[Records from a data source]
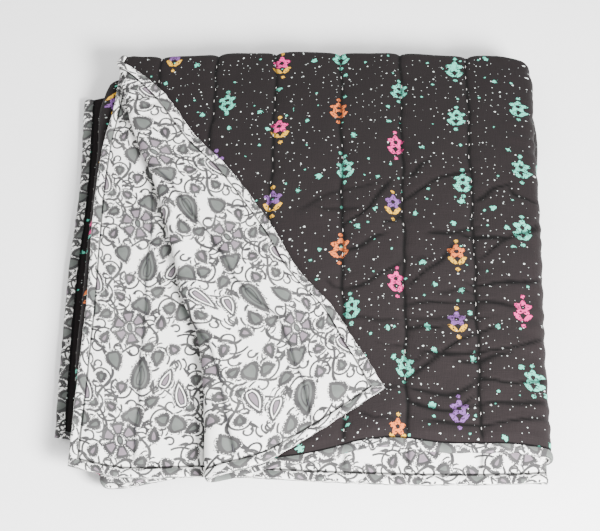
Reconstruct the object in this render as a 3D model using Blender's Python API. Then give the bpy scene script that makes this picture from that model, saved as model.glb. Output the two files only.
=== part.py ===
"""A reversible hand-quilted throw, folded into a block of eight layers with one corner turned back.

The throw is folded in half along its far edge. The double cloth is then folded back and forth three times
from side to side, into four panels that lie on each other. Its bound side edges end at the left, and the
lower left corner of the top layer is rolled back over the block.

All sizes are in millimetres until the last step, which scales them to metres. On the flat cloth, u runs
across it, from the top panel's free edge, and v runs along it, from the far fold: positive on the half that
ends on top, negative on the half under it. w is the height above the cloth's middle, towards its dark side.
"""

import math

import bpy
import bmesh
import numpy as np
from mathutils import Vector

MM = 0.001

# Cloth
CHANNEL = 85.0
CHANNELS_PER_PANEL = 7
PANELS = 4
HALF_LENGTH = 620.0
CREST_THICKNESS = 3.0
SEAM_THICKNESS = 1.2
BETWEEN_PANELS = 0.4
PANEL_EDGE_INSET = 1.7

# Binding
BINDING_WIDTH = 13.0
BINDING_CLOTH = 1.0
BINDING_CLEARANCE = 0.6

# Folded block
LAYER_PITCH = 7.6
FOLD_SEGMENTS = 4
ROWS_PER_HALF = 4
TOP_CHANNEL_SEGMENTS = 3
HIDDEN_CHANNEL_SEGMENTS = 2

# Middle of the block, seen from above, before it is moved to the origin
BLOCK_CENTRE_X = 8.2
BLOCK_CENTRE_Y = 23.4

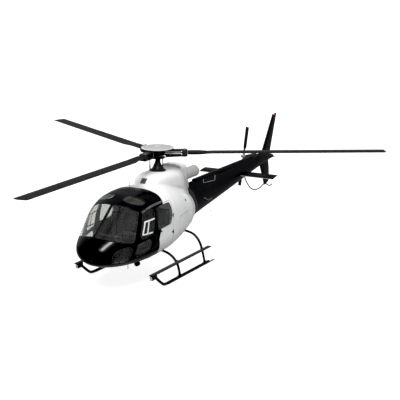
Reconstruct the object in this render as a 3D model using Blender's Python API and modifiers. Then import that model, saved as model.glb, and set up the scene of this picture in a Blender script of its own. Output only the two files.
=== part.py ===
"""Light single-engine utility helicopter on high skids: three-blade main rotor turning on a
star hub with a round cap, two-blade tail rotor on the starboard side, hollow glazed cabin with
four hinged doors, two baggage doors, engine cowling, tapered tail boom with fins and stabiliser.

Lengths are metres. The build frame has the rotor mast at Y = 0, nose toward -Y, port side +X
and the ground at Z = 0. AIRFRAME_SHIFT moves it all so that the bounding box is centred.
"""
import math

import bmesh
import bpy
from mathutils import Matrix, Vector

# Driving dimensions.
ROTOR_RADIUS = 6.20
TAIL_END_Y = 7.66
AIRFRAME_SHIFT = (ROTOR_RADIUS - TAIL_END_Y) / 2
SEAT_GAP = 0.0003
SHELL = 0.035
GLASS_OUT = 0.010
GLASS_IN = 0.016
HINGE_R = 0.009
DOOR_GAP = 0.011
RING_POINTS = 28

ROTOR_Z = 3.16
BLADE_CHORD = 0.33
BLADE_AZIMUTHS = (-90.0, 30.0, 150.0)
BLADE_ROOT_R = 0.82
CUFF_END_R = 1.45
PLATE_LOW = 3.081
PLATE_HIGH = 3.212

SERVOS = ((-0.178, -0.107), (-0.040, 0.200), (0.050, 0.195))

TAIL_HUB = (-0.363, 6.007, 1.947)
TAIL_RADIUS = 0.94
TAIL_CHORD = 0.185
TAIL_ANGLE = 75.0

STAB_LE_Y = 4.733
STAB_CHORD = 0.403
STAB_Z = 1.657
STAB_HALF_SPAN = 1.2625

SKID_X = 1.137
SKID_TUBE = 0.033
CROSS_TUBE = 0.030
FLOOR_TOP = 0.77
BULKHEAD_Y = -0.60
BOOM_JOINT_Y = 1.60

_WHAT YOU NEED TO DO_
Return what is listed above, exactly and completely.

_CORRECT OUTPUT_
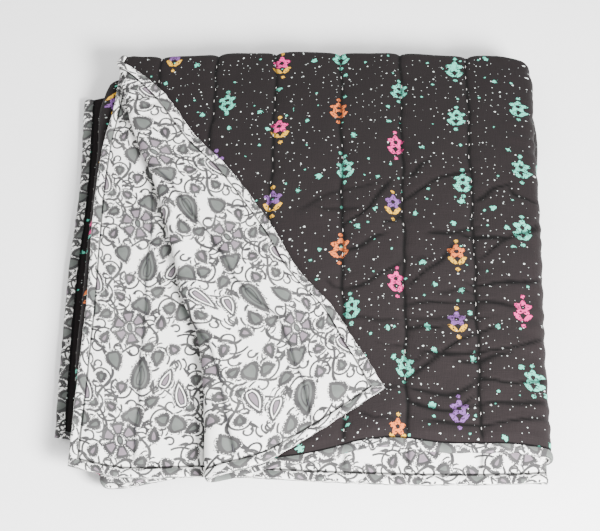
Reconstruct the object in this render as a 3D model using Blender's Python API. Then give the bpy scene script that makes this picture from that model, saved as model.glb. Output the two files only.
=== part.py ===
"""A reversible hand-quilted throw, folded into a block of eight layers with one corner turned back.

The throw is folded in half along its far edge. The double cloth is then folded back and forth three times
from side to side, into four panels that lie on each other. Its bound side edges end at the left, and the
lower left corner of the top layer is rolled back over the block.

All sizes are in millimetres until the last step, which scales them to metres. On the flat cloth, u runs
across it, from the top panel's free edge, and v runs along it, from the far fold: positive on the half that
ends on top, negative on the half under it. w is the height above the cloth's middle, towards its dark side.
"""

import math

import bpy
import bmesh
import numpy as np
from mathutils import Vector

MM = 0.001

# Cloth
CHANNEL = 85.0
CHANNELS_PER_PANEL = 7
PANELS = 4
HALF_LENGTH = 620.0
CREST_THICKNESS = 3.0
SEAM_THICKNESS = 1.2
BETWEEN_PANELS = 0.4
PANEL_EDGE_INSET = 1.7

# Binding
BINDING_WIDTH = 13.0
BINDING_CLOTH = 1.0
BINDING_CLEARANCE = 0.6

# Folded block
LAYER_PITCH = 7.6
FOLD_SEGMENTS = 4
ROWS_PER_HALF = 4
TOP_CHANNEL_SEGMENTS = 3
HIDDEN_CHANNEL_SEGMENTS = 2

# Middle of the block, seen from above, before it is moved to the origin
BLOCK_CENTRE_X = 8.2
BLOCK_CENTRE_Y = 23.4

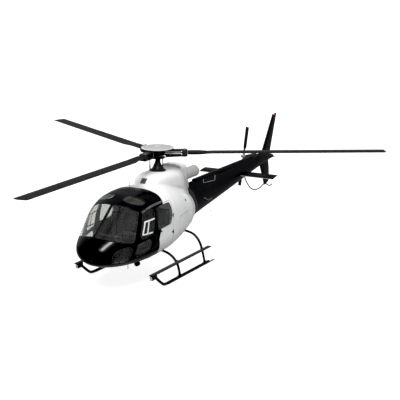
Reconstruct the object in this render as a 3D model using Blender's Python API and modifiers. Then import that model, saved as model.glb, and set up the scene of this picture in a Blender script of its own. Output only the two files.
=== part.py ===
"""Light single-engine utility helicopter on high skids: three-blade main rotor turning on a
star hub with a round cap, two-blade tail rotor on the starboard side, hollow glazed cabin with
four hinged doors, two baggage doors, engine cowling, tapered tail boom with fins and stabiliser.

Lengths are metres. The build frame has the rotor mast at Y = 0, nose toward -Y, port side +X
and the ground at Z = 0. AIRFRAME_SHIFT moves it all so that the bounding box is centred.
"""
import math

import bmesh
import bpy
from mathutils import Matrix, Vector

# Driving dimensions.
ROTOR_RADIUS = 6.20
TAIL_END_Y = 7.66
AIRFRAME_SHIFT = (ROTOR_RADIUS - TAIL_END_Y) / 2
SEAT_GAP = 0.0003
SHELL = 0.035
GLASS_OUT = 0.010
GLASS_IN = 0.016
HINGE_R = 0.009
DOOR_GAP = 0.011
RING_POINTS = 28

ROTOR_Z = 3.16
BLADE_CHORD = 0.33
BLADE_AZIMUTHS = (-90.0, 30.0, 150.0)
BLADE_ROOT_R = 0.82
CUFF_END_R = 1.45
PLATE_LOW = 3.081
PLATE_HIGH = 3.212

SERVOS = ((-0.178, -0.107), (-0.040, 0.200), (0.050, 0.195))

TAIL_HUB = (-0.363, 6.007, 1.947)
TAIL_RADIUS = 0.94
TAIL_CHORD = 0.185
TAIL_ANGLE = 75.0

STAB_LE_Y = 4.733
STAB_CHORD = 0.403
STAB_Z = 1.657
STAB_HALF_SPAN = 1.2625

SKID_X = 1.137
SKID_TUBE = 0.033
CROSS_TUBE = 0.030
FLOOR_TOP = 0.77
BULKHEAD_Y = -0.60
BOOM_JOINT_Y = 1.60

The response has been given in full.